> [Exercise brief]: Look through the entries and report how many lines include the word "that". Give the number alone.

>> begin Data supplied

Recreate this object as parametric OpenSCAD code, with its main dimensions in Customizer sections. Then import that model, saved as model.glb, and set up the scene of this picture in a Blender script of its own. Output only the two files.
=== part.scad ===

>> end Data supplied
>> begin Data supplied

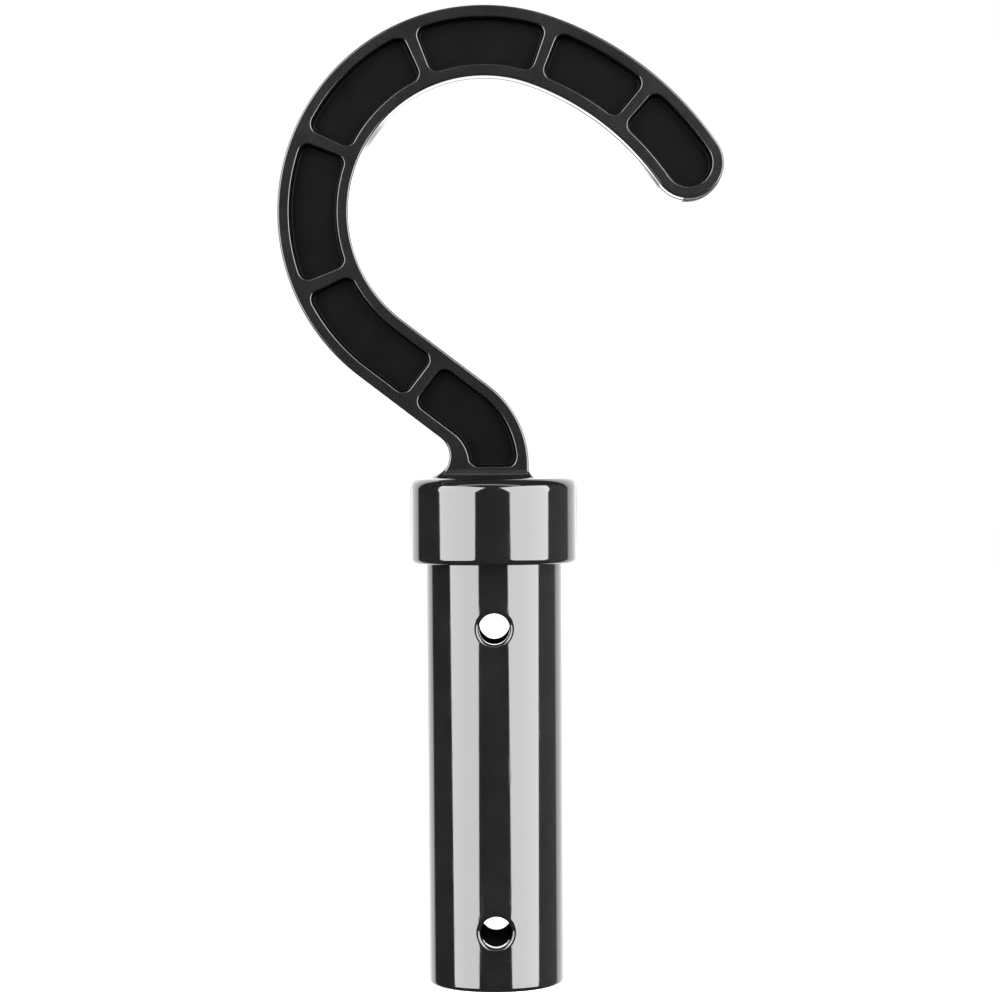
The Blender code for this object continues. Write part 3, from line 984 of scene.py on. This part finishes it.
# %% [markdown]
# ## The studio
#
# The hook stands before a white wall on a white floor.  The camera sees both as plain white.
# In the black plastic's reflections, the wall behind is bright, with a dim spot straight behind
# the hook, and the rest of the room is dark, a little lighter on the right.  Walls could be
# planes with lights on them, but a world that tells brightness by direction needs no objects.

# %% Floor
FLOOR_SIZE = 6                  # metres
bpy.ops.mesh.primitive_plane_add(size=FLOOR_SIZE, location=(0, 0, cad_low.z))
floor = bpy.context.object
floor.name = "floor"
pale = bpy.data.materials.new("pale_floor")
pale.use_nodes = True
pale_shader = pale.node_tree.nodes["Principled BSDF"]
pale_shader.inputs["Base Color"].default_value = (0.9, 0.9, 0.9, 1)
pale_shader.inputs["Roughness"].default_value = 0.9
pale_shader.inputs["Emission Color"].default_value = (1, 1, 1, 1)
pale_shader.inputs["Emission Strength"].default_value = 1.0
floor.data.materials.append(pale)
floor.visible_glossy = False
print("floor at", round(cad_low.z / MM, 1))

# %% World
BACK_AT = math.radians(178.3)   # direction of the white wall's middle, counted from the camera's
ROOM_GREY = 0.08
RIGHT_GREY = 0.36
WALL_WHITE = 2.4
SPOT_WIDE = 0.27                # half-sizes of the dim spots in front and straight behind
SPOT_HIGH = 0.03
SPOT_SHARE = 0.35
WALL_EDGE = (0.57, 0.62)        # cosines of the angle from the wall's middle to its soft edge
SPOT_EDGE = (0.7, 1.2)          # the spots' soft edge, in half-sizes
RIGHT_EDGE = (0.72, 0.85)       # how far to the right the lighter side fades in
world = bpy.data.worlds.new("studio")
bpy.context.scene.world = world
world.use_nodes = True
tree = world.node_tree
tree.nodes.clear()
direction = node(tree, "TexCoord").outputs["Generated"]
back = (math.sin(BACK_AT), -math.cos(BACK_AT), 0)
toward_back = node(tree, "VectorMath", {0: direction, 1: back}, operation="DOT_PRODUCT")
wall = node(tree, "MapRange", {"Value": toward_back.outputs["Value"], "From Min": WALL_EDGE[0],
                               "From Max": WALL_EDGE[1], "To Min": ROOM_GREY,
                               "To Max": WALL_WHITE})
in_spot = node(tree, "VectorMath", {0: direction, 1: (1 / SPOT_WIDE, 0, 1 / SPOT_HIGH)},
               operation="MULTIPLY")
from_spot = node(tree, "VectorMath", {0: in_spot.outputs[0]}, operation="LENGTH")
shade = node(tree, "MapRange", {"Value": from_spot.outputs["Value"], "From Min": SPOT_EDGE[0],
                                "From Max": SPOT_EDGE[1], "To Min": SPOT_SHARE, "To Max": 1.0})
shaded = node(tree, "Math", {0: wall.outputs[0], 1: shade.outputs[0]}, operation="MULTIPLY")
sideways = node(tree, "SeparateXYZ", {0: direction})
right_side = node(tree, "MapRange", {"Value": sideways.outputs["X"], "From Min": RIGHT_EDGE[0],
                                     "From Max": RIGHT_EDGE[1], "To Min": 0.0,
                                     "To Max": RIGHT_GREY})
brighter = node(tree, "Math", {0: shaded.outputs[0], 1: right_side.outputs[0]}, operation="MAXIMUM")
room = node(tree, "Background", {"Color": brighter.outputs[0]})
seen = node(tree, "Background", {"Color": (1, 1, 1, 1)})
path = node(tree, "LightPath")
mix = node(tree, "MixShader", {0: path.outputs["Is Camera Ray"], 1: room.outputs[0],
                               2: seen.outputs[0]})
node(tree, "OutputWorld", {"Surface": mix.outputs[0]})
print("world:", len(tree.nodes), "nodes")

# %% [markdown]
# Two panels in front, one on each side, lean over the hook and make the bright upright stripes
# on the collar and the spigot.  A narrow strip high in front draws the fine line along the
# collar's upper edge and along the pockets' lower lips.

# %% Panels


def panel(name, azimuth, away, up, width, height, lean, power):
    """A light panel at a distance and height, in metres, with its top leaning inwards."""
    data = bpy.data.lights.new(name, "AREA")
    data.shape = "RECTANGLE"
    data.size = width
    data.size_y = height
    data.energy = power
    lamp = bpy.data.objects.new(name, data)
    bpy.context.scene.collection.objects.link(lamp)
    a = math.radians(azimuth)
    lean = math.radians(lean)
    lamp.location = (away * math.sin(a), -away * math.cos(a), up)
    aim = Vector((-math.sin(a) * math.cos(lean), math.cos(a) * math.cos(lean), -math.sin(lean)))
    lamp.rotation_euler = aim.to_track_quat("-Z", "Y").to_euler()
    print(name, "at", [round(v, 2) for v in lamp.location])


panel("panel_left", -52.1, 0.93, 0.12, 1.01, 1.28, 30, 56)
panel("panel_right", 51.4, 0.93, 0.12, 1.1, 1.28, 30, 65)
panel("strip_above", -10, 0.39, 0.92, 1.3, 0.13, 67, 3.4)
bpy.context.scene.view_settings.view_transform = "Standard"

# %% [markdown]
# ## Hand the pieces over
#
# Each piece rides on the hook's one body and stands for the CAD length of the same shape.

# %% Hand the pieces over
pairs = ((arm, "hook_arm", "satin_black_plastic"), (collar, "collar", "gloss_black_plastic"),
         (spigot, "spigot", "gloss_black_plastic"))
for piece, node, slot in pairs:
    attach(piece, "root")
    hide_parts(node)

>> end Data supplied
>> begin Data supplied

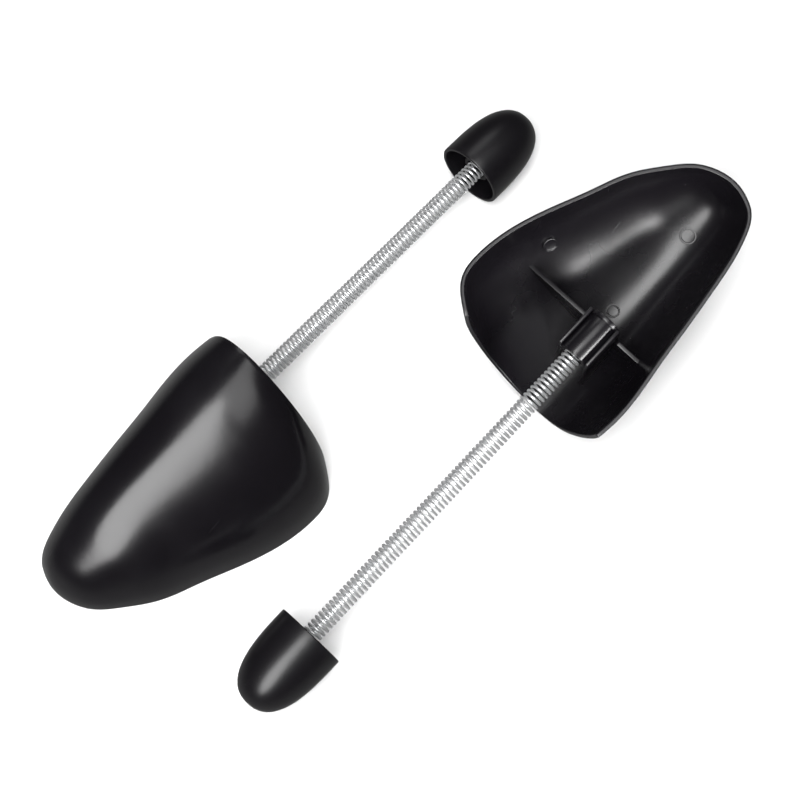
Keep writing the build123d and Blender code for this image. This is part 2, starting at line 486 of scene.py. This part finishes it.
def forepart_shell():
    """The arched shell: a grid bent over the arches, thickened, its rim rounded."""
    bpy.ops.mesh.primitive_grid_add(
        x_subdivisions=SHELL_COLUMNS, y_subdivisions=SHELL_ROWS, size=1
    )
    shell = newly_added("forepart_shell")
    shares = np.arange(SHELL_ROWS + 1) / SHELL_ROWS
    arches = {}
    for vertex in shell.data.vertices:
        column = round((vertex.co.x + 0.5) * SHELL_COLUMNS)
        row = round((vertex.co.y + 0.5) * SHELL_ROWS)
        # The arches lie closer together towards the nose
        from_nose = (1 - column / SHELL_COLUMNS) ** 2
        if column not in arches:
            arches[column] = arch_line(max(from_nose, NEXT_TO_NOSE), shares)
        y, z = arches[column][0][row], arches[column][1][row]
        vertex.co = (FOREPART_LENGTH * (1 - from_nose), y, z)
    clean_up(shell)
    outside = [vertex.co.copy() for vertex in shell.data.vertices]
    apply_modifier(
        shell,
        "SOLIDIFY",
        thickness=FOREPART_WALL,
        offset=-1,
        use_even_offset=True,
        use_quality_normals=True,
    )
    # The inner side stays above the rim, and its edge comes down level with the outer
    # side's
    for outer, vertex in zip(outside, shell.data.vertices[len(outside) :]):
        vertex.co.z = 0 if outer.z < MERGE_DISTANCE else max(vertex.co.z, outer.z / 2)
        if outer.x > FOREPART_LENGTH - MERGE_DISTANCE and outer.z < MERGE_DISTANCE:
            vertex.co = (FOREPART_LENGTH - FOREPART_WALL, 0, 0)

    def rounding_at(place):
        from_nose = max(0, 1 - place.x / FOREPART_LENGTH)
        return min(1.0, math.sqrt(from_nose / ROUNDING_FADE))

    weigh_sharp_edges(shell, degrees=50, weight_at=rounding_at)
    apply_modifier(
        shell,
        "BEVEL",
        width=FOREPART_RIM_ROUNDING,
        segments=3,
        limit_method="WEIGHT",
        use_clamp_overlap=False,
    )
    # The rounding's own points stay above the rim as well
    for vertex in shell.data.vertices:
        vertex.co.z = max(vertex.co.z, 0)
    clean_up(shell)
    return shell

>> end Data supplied

> [Final answer]: 2